>> start Collected data

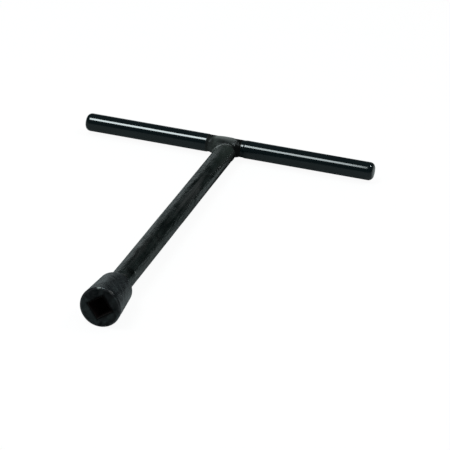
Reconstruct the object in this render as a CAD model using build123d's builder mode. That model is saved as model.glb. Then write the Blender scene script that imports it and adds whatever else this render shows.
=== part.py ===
from build123d import *
import os

# Fixed T-handle tap wrench: a long round shaft with a square-socket head at one end
# and a welded round crossbar at the other. Everything is steel, in millimetres.
#
# Frame: the origin is the centre of the square hole's mouth, in the nose face. +Y runs up
# the shaft to the crossbar, +X along the crossbar, and +Z up, square to the flat of the T.

# ---- driving dimensions ----
OVERALL_LENGTH = 280.0        # nose face to the far side of the crossbar

BAR_LENGTH = 200.0
BAR_DIAMETER = 12.2           # 12 mm round bar under enamel
BAR_OFFSET = -1.2             # the bar's middle sits this far along X from the shaft
BAR_END_RADIUS = 3.4          # rounded rim of each end

SHAFT_DIAMETER = 13.8
COPE_OVERLAP = 3.5            # how far short of the bar's axis the coped shaft stops
BEVEL_START = 12.0            # the end is bevelled for the weld from here, before the bar's axis
BEVEL_DEPTH = 2.4
SPIGOT_DIAMETER = 10.0        # turned-down end of the shaft, inside the head
SPIGOT_LENGTH = 8.8
SPIGOT_CHAMFER = 0.6

HEAD_LENGTH = 29.0
NOSE_DIAMETER = 24.2
HEAD_BACK_DIAMETER = 20.2     # the head tapers towards the shaft
NOSE_EDGE_RADIUS = 0.8
SHOULDER_RADIUS = 3.0
REAR_BORE_DIAMETER = 10.1     # takes the spigot with 0.05 mm of radial clearance
REAR_BORE_DEPTH = 9.0

SQUARE_SIZE = 10.1            # for a 10 mm tap square
SQUARE_DEPTH = 15.0
SQUARE_ANGLE = 36.0           # how the broached square is turned about the shaft
SQUARE_LEAD_IN = 0.2
PILOT_DIAMETER = 9.8          # drilled before broaching
PILOT_DEPTH = 16.5
PILOT_TIP_DEPTH = 1.8

NECK_WELD_BACK_LEG = 2.6      # bead leg along the shaft
NECK_WELD_FACE_LEG = 1.7      # bead leg on the head's back face
NECK_WELD_CROWN = 0.45        # how far the bead stands proud of a flat fillet

# The bead between shaft and crossbar, as ellipses across the shaft, from inside the shaft to
# inside the bar: distance from the bar's axis, middle along X, half width along X, half height
# along Z. It is fuller on the -X side, where the bead was started, and its toe slants with it.
BAR_WELD_SECTIONS = [
    (20.2, -0.35, 6.45, 6.30),
    (16.2, -0.75, 6.95, 6.95),
    (12.4, -1.20, 8.10, 7.35),
    (9.6, -2.20, 9.90, 7.60),
    (6.8, -2.90, 11.30, 7.60),
    (3.2, -3.00, 11.40, 7.10),
    (-0.3, -3.00, 11.40, 6.00),
]

# ---- derived sizes ----
BAR_RADIUS = BAR_DIAMETER / 2
SHAFT_RADIUS = SHAFT_DIAMETER / 2
BAR_AXIS_Y = OVERALL_LENGTH - BAR_RADIUS
BAR_START_X = BAR_OFFSET - BAR_LENGTH / 2
SPIGOT_TIP_Y = HEAD_LENGTH - SPIGOT_LENGTH


def across_shaft(y):
    """A plane square to the shaft at height y, with local X and Y along world X and Z."""
    return Plane.XZ.offset(-y)


# ---- crossbar: one round bar with rounded ends ----
with BuildPart() as crossbar:
    with BuildSketch(Plane.YZ.offset(BAR_START_X)):
        with Locations((BAR_AXIS_Y, 0)):
            Circle(BAR_RADIUS)
    extrude(amount=BAR_LENGTH)
    fillet(crossbar.edges().filter_by(GeomType.CIRCLE), radius=BAR_END_RADIUS)
crossbar.part.label = "crossbar"

# ---- shaft: round rod, bevelled and coped to the bar at the top, turned to a spigot below ----
with BuildPart() as shaft:
    with BuildSketch(Plane.XY):
        with BuildLine():
            Polyline(
                (0, SPIGOT_TIP_Y),
                (SPIGOT_DIAMETER / 2 - SPIGOT_CHAMFER, SPIGOT_TIP_Y),
                (SPIGOT_DIAMETER / 2, SPIGOT_TIP_Y + SPIGOT_CHAMFER),
                (SPIGOT_DIAMETER / 2, HEAD_LENGTH),
                (SHAFT_RADIUS, HEAD_LENGTH),
                (SHAFT_RADIUS, BAR_AXIS_Y - BEVEL_START),
                (SHAFT_RADIUS - BEVEL_DEPTH, BAR_AXIS_Y - COPE_OVERLAP),
                (0, BAR_AXIS_Y - COPE_OVERLAP),
                close=True,
            )
        make_face()
    revolve(axis=Axis.Y)
    with BuildSketch(Plane.YZ):
        with Locations((BAR_AXIS_Y, 0)):
            Circle(BAR_RADIUS)
    extrude(amount=SHAFT_DIAMETER, both=True, mode=Mode.SUBTRACT)
shaft.part.label = "shaft"

# ---- socket head: tapered sleeve, drilled and broached square at the nose ----
with BuildPart() as socket_head:
    with BuildSketch(Plane.XY):
        with BuildLine():
            Polyline(
                (PILOT_DIAMETER / 2, 0),
                (NOSE_DIAMETER / 2, 0),
                (HEAD_BACK_DIAMETER / 2, HEAD_LENGTH),
                (REAR_BORE_DIAMETER / 2, HEAD_LENGTH),
                (REAR_BORE_DIAMETER / 2, HEAD_LENGTH - REAR_BORE_DEPTH),
                (0, HEAD_LENGTH - REAR_BORE_DEPTH),
                (0, PILOT_DEPTH + PILOT_TIP_DEPTH),
                (PILOT_DIAMETER / 2, PILOT_DEPTH),
                close=True,
            )
        make_face()
    revolve(axis=Axis.Y)
    rims = socket_head.edges().filter_by(GeomType.CIRCLE).sort_by(SortBy.RADIUS)
    fillet(rims[-1], radius=NOSE_EDGE_RADIUS)
    fillet(
        socket_head.edges().filter_by(GeomType.CIRCLE).group_by(Axis.Y)[-1].sort_by(SortBy.RADIUS)[-1],
        radius=SHOULDER_RADIUS,
    )
    with BuildSketch(across_shaft(0)):
        Rectangle(SQUARE_SIZE, SQUARE_SIZE, rotation=SQUARE_ANGLE)
    extrude(amount=-SQUARE_DEPTH, mode=Mode.SUBTRACT)
    chamfer(
        socket_head.edges().filter_by(GeomType.LINE).group_by(Axis.Y)[0],
        length=SQUARE_LEAD_IN,
    )
socket_head.part.label = "socket_head"

# ---- weld bead that joins the shaft to the crossbar ----
with BuildPart() as crossbar_weld:
    for gap, middle_x, half_x, half_z in BAR_WELD_SECTIONS:
        with BuildSketch(across_shaft(BAR_AXIS_Y - gap)):
            with Locations((middle_x, 0)):
                Ellipse(half_x, half_z)
    loft()
    add(crossbar.part, mode=Mode.SUBTRACT)
    add(shaft.part, mode=Mode.SUBTRACT)
crossbar_weld.part.label = "crossbar_weld"

# ---- weld bead round the neck, between the head's back face and the shaft ----
with BuildPart() as socket_weld:
    with BuildSketch(Plane.XY):
        with BuildLine():
            inner = (SHAFT_RADIUS, HEAD_LENGTH)
            on_face = (SHAFT_RADIUS + NECK_WELD_FACE_LEG, HEAD_LENGTH)
            on_shaft = (SHAFT_RADIUS, HEAD_LENGTH + NECK_WELD_BACK_LEG)
            Line(inner, on_face)
            SagittaArc(on_face, on_shaft, NECK_WELD_CROWN)
            Line(on_shaft, inner)
        make_face()
    revolve(axis=Axis.Y)
socket_weld.part.label = "socket_weld"

# ---- one STEP file for each piece ----
os.makedirs("parts", exist_ok=True)
for piece in (crossbar, shaft, socket_head, crossbar_weld, socket_weld):
    export_step(piece.part, f"parts/{piece.part.label}.step")
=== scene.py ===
"""A fixed T-handle tap wrench in black enamel, lying on a pale floor. Blender 4.5, metres."""
import math

import bpy
from mathutils import Euler, Matrix, Vector, noise


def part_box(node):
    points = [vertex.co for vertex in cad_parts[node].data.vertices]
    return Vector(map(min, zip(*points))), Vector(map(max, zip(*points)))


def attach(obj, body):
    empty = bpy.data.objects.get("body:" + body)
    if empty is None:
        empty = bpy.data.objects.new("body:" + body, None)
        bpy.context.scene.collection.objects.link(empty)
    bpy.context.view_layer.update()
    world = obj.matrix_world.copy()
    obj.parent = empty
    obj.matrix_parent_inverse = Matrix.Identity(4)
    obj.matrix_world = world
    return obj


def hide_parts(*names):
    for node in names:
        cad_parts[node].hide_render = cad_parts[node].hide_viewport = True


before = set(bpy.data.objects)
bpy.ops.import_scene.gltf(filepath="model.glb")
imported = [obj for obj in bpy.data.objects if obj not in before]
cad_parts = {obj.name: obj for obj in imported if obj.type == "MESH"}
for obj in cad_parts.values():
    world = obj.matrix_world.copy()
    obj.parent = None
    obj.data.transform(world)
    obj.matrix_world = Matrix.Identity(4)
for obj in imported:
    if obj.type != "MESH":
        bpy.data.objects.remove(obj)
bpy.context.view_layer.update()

MM = 0.001
BODY = "root"

# ---- sizes read from the frame ----
bar_low, bar_high = (Vector(corner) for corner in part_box("crossbar"))
shaft_low, shaft_high = (Vector(corner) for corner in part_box("shaft"))
head_low, head_high = (Vector(corner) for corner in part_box("socket_head"))
BAR_RADIUS = (bar_high.z - bar_low.z) / 2
BAR_Y = (bar_high.y + bar_low.y) / 2
SHAFT_RADIUS = (shaft_high.x - shaft_low.x) / 2
HEAD_LENGTH = head_high.y
HEAD_RADIUS = (head_high.x - head_low.x) / 2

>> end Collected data

Retype, in the same exact form, the lines of the material above from the line holding "# ---- one STEP" through the line holding "obj.matrix_world = world".

# ---- one STEP file for each piece ----
os.makedirs("parts", exist_ok=True)
for piece in (crossbar, shaft, socket_head, crossbar_weld, socket_weld):
    export_step(piece.part, f"parts/{piece.part.label}.step")
=== scene.py ===
"""A fixed T-handle tap wrench in black enamel, lying on a pale floor. Blender 4.5, metres."""
import math

import bpy
from mathutils import Euler, Matrix, Vector, noise


def part_box(node):
    points = [vertex.co for vertex in cad_parts[node].data.vertices]
    return Vector(map(min, zip(*points))), Vector(map(max, zip(*points)))


def attach(obj, body):
    empty = bpy.data.objects.get("body:" + body)
    if empty is None:
        empty = bpy.data.objects.new("body:" + body, None)
        bpy.context.scene.collection.objects.link(empty)
    bpy.context.view_layer.update()
    world = obj.matrix_world.copy()
    obj.parent = empty
    obj.matrix_parent_inverse = Matrix.Identity(4)
    obj.matrix_world = world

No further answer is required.